Tentu saja ekspresi ini sebagai wujud nyata, bahwa pada fase ini manusia sadar betul dari mana asal muasal mereka, ini dibingkai dalam kisah cerita dalam tradisi lisan, sehingga bisa terus eksis di dunia. Iyyap, penghargaan mereka atas dasar kesadaran ketergantungan terhadap lingkungan. Melihat relasi-relasi itu tentu dengan cepat manusia sadari, sebab aktifitasnya sangat lekat serta dekat dengan alam.

Pada fase ini alam masih dalam posisi "superior" dan manusia "inferior" lalu bagaimana manusia menjungkirbalikkan posisi itu? Dari "takluk menjadi penakluk"

Sebelumnya manusia hanya pada posisi memanfaatkan alam untuk kebutuhan-kebutuhan mendasar saja.

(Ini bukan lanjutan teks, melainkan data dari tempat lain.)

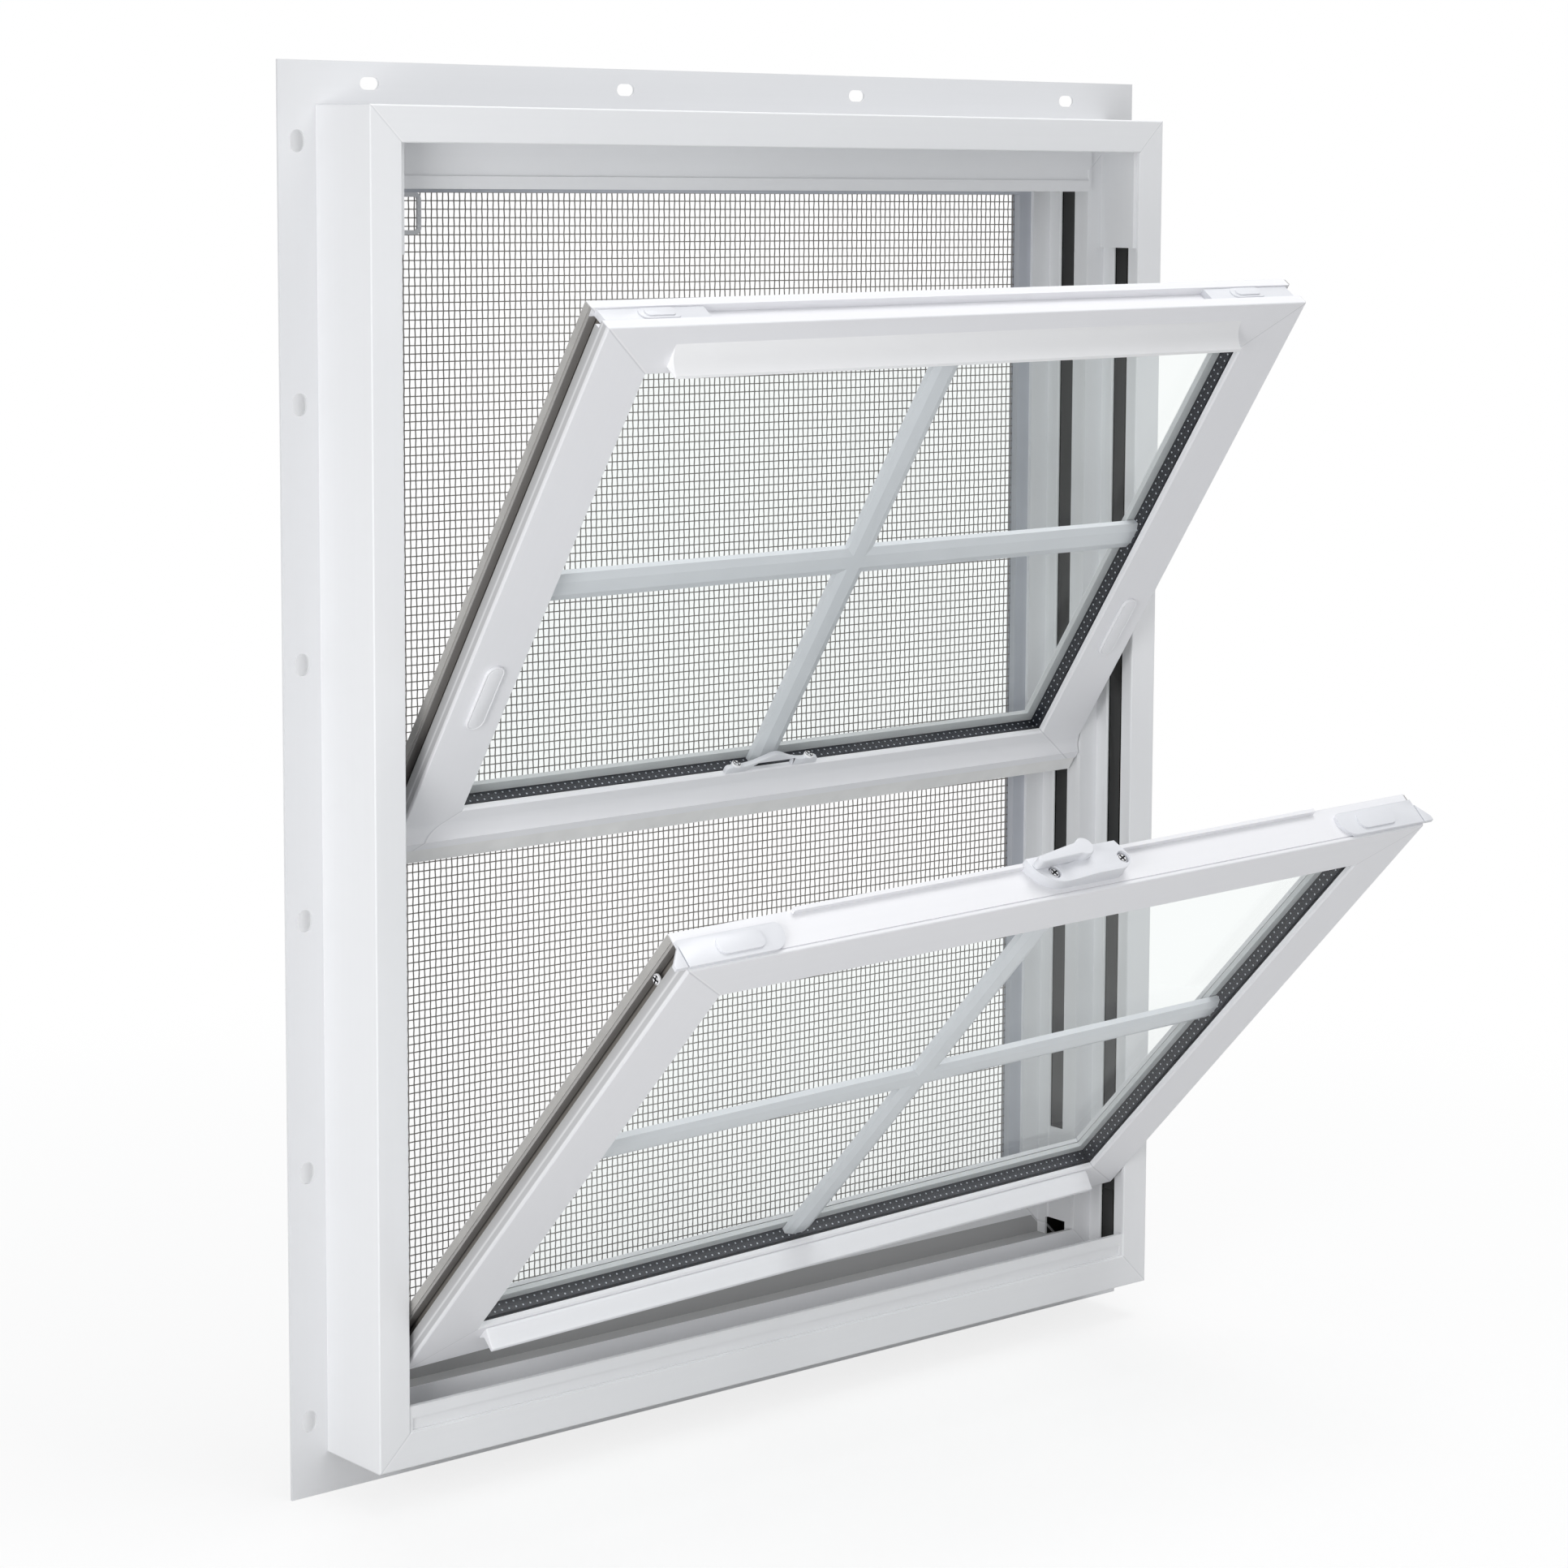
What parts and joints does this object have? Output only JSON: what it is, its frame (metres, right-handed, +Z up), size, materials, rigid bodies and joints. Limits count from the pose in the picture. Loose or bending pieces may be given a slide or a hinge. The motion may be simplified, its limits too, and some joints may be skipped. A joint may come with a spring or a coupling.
{
  "type": "vinyl double-hung window",
  "caption": "White vinyl double-hung window with nailing fin and insect screen, both sashes tilted in, with divided sealed glazing and white hardware.",
  "frame": {"origin": "room-side face of the bottom nailing fin, at mid width and mid height of the fin", "axes": "+Z up, -Y towards the room, +X to the right seen from the room"},
  "size_m": [0.645, 0.3481, 0.81],
  "materials": {
    "vinyl": "white extruded vinyl, satin",
    "fin": "white vinyl strip, satin",
    "sash_vinyl": "white extruded vinyl, satin",
    "glass": "clear sealed double glazing",
    "spacer": "black perforated spacer",
    "grid": "white painted grid between the panes",
    "pile": "grey pile strip",
    "hardware": "moulded white hardware",
    "screen_frame": "pale grey painted aluminium",
    "screen_mesh": "woven grey-brown screen cloth",
    "steel": "zinc bar",
    "shoe": "dark moulded shoe"
  },
  "bodies": {
    "root": {"frame_head": "vinyl", "frame_sill": "vinyl", "frame_left_jamb": "vinyl", "frame_right_jamb": "vinyl", "head_stop": "vinyl", "sill_dam": "vinyl", "jamb_cover_left": "vinyl", "jamb_cover_right": "vinyl", "nail_fin_top": "fin", "nail_fin_bottom": "fin", "nail_fin_left": "fin", "nail_fin_right": "fin", "upper_top_rail": "sash_vinyl", "upper_bottom_rail": "sash_vinyl", "upper_left_stile": "sash_vinyl", "upper_right_stile": "sash_vinyl", "lower_top_rail": "sash_vinyl", "lower_bottom_rail": "sash_vinyl", "lower_left_stile": "sash_vinyl", "lower_right_stile": "sash_vinyl", "upper_pull_lip": "sash_vinyl", "upper_interlock": "sash_vinyl", "lower_lift_rail": "sash_vinyl", "upper_inner_pane": "glass", "upper_outer_pane": "glass", "lower_inner_pane": "glass", "lower_outer_pane": "glass", "upper_spacer": "spacer", "lower_spacer": "spacer", "upper_grid": "grid", "lower_grid": "grid", "upper_weatherstrip": "pile", "lower_weatherstrip": "pile", "upper_meeting_pile": "pile", "lock_base": "hardware", "lock_lever": "hardware", "keeper": "hardware", "lower_left_tilt_latch": "hardware", "lower_right_tilt_latch": "hardware", "upper_left_tilt_latch": "hardware", "upper_right_tilt_latch": "hardware", "left_vent_stop": "hardware", "right_vent_stop": "hardware", "screen_bar_left": "screen_frame", "screen_bar_right": "screen_frame", "screen_bar_top": "screen_frame", "screen_bar_bottom": "screen_frame", "screen_pull_tab": "screen_frame", "screen_mesh": "screen_mesh", "upper_pivot_bars": "steel", "lower_pivot_bars": "steel", "upper_balance_shoes": "shoe", "lower_balance_shoes": "shoe"}
  },
  "joints": []
}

Makan, minum dan seterusnya, pada kesadaran penuh bahwa alam lah yang memberi mereka makan, untuk memenuhi kebutuhan karbohidrat, glukosa, mineral, hidrogen, Oksigen, karbondioksida dan seterusnya. Alam sedang bekerja menyeimbangkan semuanya "metabolisme"  tumbuhan, hewan, dan tubuh manusia.

Hingga percikan pengetahuan terus di upgrade, deretan aktivitas menjadi begitu beragam, atas nama kemajuan, ledakan revolusi terus-terusan digembar-gemborkan, hingga kita benar-benar dalam sebuah arus utama pengerusakan lingkungan berbasis eksploitasi alam, ini ditandai dengan berbagai keinginan berkedok kebutuhan,  gaya hidup, gaya konsumtif, gaya berpakaian dll, membengkak, berubah drastis tak karuan, untuk memenuhi semua hasrat itu, kita membombardir lingkungan, yang tadinya "subjek" menjadi "objek" 

Sebelum membombardir alam sekitar "fisik" terlebih dahulu alam pikiran "metafisik" diobrak-abrik, perspektif yang selama ini di adopsi manusia didegradasi dengan giringan pergulatan pengetahuan. Misalnya saja, "Dari sakralitas di ubah menjadi desakralitas" "Dari metafisik ke materialistik" imbasnya "Tanah menjadi budak, dan manusia menjadi tuan" "Spritualitas menjadi rasionalitas" perlahan namun pasti nalar tumpah dan bermuara kesana, dari mana kita mendapatkan itu semua? Dari bangunan pengetahuan rasionalitas cara pandang barat.

Ada beberapa fase yang di lewati dalam pergulatan ini. Perspektif pertama adalah "Antroposentrisme" manusia sebagai pusat dari alam, perspektif ini membuat manusia jadi beringas dan menjadi akar masalah, manusia keluar menjadi mengeksploitasi alam, ini karena manusia menganggap dirinya merupakan pusat utama dari segala mahluk, sehingga pada perspektif ini manusia "superior" dan mahluk di luar dari dirinya "inferior" yang bebas mau di apakan saja.

Namun dalam sekelumit soal itu, ada harapan-harapan yang harus terus tumbuh, mengubah cara pandang eksploitatif tadi, misalnya dengan perspektif "Biosentrisme" kesetaraan manusia dengan alam, manusia dan mahluk hidup yang menginterpretasikan memposisikan seluruh mahluk hidup memiliki nilai yang sama, alam mahluk hidup lainnya memiliki hubungan erat antara satu dengan yg lain yang tak bisa terpisahkan, untuk mencapai taraf keselarasan kehidupan, pandangan-pandangan ini masih sering kita jumpai di ujung-ujung kampung.

Berikutnya "Ekosentrisme" perspektif ini menjadi puncak dari kedua pandangan tadi, ia meletakkan manusia, mahluk hidup "biotik" dan benda mati "abiotik" memiliki "nilai" yang sama, kemanfaatan yg sama di hadapan relasi kehidupan "biotik dan abiotik". Manusia, hewan, tumbuhan, Tanah, air, udara dan api dan sebagainya memiliki peranan yang sama pentingnya dalam kehidupan, "Interdependensi" melihat keterikatan antara mahluk satu dengan mahluk yang lain. Biotik maupun abiotik. jika ada salah satu unsur yang rusak maka rusak jugalah yang lainnya.

keteraturan alam ini menjadi pondasi bahwa pelestarian alam menjadi bagian dari menghidupkan pikiran dari kesurupan atas kerakusan  sehingga bisa menjegal biang pengrusakan.

Bagian ini menjadi penting untuk menguak kembali berbagai cara pandang yang adil dan lestari terhadap ekologi dan kesetaraan mahluk.